Um encontro com Fabio Haag
Ontem a tarde eu estava finalizando o texto que chamei de “quem somos?”, quando vi alguém caminhando em minha direção. Na realidade, ele era o motivo de eu estar no espaço Unisinos, aguardando.
Vinha lá, a distância, suave, sereno, alegre, o Fabio Haag. Ele estava chegando para tomarmos um café antes da palestra que havia combinado de ministrar para os alunos do projeto Desenhando Unisinos. Conversamos um pouco sobre alguns dos assuntos que nos unem: amigos, família, design, as coisas boas de Porto Alegre, educação. Quase as cinco horas, subimos para conversar com 25 alunos de Design, que estavam lá para ver esse cara, que é um dos principais nomes do Type Design.
Escrevo esse texto porque a palestra dele me ajudou um pouco a responder a pergunta do texto de ontem: quem somos?
Na realidade, aprender tem esse efeito em nós.
Um dia depois do outro, quando nos deixamos afetar pelas inúmeras oportunidades de aprender, mudamos. E provavelmente por isso, se eu escrevesse o texto de ontem novamente, o escreveria diferente.
Qual o nosso objetivo? O que é sucesso? O que buscamos?
O Fábio percorreu estas questões, a medida que contava sua trajetória: designer de grande sucesso internacional, resolveu deixar o escritório em que trabalhava e voltar para Sapiranga, onde montou um escritório que é referência na área de tipografia. Esse movimento se deu a partir da compreensão destas questões acima. Mas a principal ideia era retomar a possibilidade da liberdade que o tempo pode nos dar.
Vivemos hoje em uma sociedade em que o tempo nos limita. Hora para isso, para aquilo. Correria para buscar os filhos, tempo cronometrado para fazer o que gostamos. A ideia do Fábio era criar um ambiente em que as pessoas pudessem trabalhar, dentro de espaços de tempo autogerenciados e limitados a 5 horas por dia.

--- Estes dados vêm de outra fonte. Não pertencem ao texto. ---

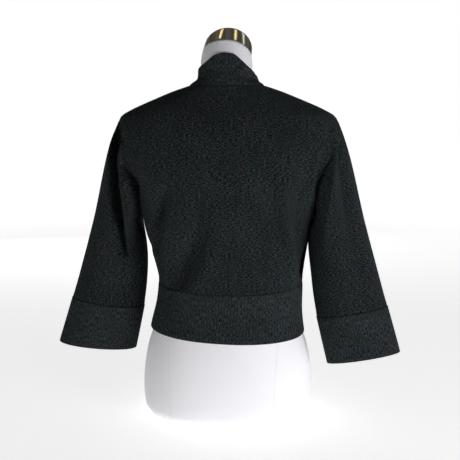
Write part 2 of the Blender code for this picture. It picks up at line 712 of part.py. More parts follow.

Quando ele falou sobre esse modelo, pude ver a surpresa no olhar dos alunos que ali estavam. Um modelo como esse, não está no nosso imaginário coletivo. Não faz parte do padrão universal que temos de emprego. Um padrão que tem como elemento central trabalhar horas sem parar, até conseguir entregar, exausto, algo razoável.
O tempo. O tempo no comando.
Eu já tive oportunidade de conversar sobre o tempo com pessoas que admiro demais. Lembro do episódio do podcast Edu Voices que gravei com o Ailton Krenak. Ele sempre trás a ideia do tempo flecha, que aponta para a frente, que tem como objetivo chegar em algum lugar, e que também ignora muitas vezes o agora. E também fala de um tempo muito mais interessante, o tempo circular, o tempo da ancestralidade. Lembro também de entrevistar o Emicida durante o festival POA 2020 e de perguntar para ele se ele buscava, através da atividades prazeirosas que tinha — como a sua horta — controlar o tempo. Ele disse que não. Eu fiquei pensando muito nisso, e me dei conta que essa ideia de controle, só passa por quem é controlado.
Na palestra do Fábio, vi ainda uma outra perspectiva do tempo: a liberdade. A ideia fundamental da proposta dele era abrir espaço para que as pessoas possam criar caminhos. No final das contas, o tempo, desaparece. Fiquei impressionado com toda a perspectiva de liderança que ele tem neste espaço, e estou simplificando muito isso neste texto, explorando apenas o aspecto do tempo.
Tivemos um momento único, com perguntas, comentários, mas acima de tudo com a sensação de que quando estamos juntos, criamos uma energia que pode impactar os outros, nós mesmos, e potencializar novos caminhos para todos. Eu senti um pouco isso ontem.
Falamos ontem com um cara que tem como clientes Globo, Ipiranga, Panvel, Bradesco, Banco do Brasil, Tramontina, para citar apenas alguns. E com muita simplicidade e sabedoria, ele trouxe para nós uma perspectiva transformadora do que é ser, e fazer design. Eu já admirava o Fabio, e agora admiro ainda mais.
Escrevo esse texto ouvindo, no repeat, uma das músicas que compartilhei com o Fabio e que me ajuda a focar.
Acho que toca pela quarta vez.
Mas isso pouco importa.
Por coincidência, a música chama Flight from the City “voo da cidade”, dom compositor Johann Johansson.
Para quem viu a palestra dele, tem uma conexão imensa. A partir desse olhar, podemos explorar a ideia de pertencimento, de lugar, de espaço que habitamos. Mas isso é assunto para outro momento.
Por aqui, ficamos apenas pensando no tempo.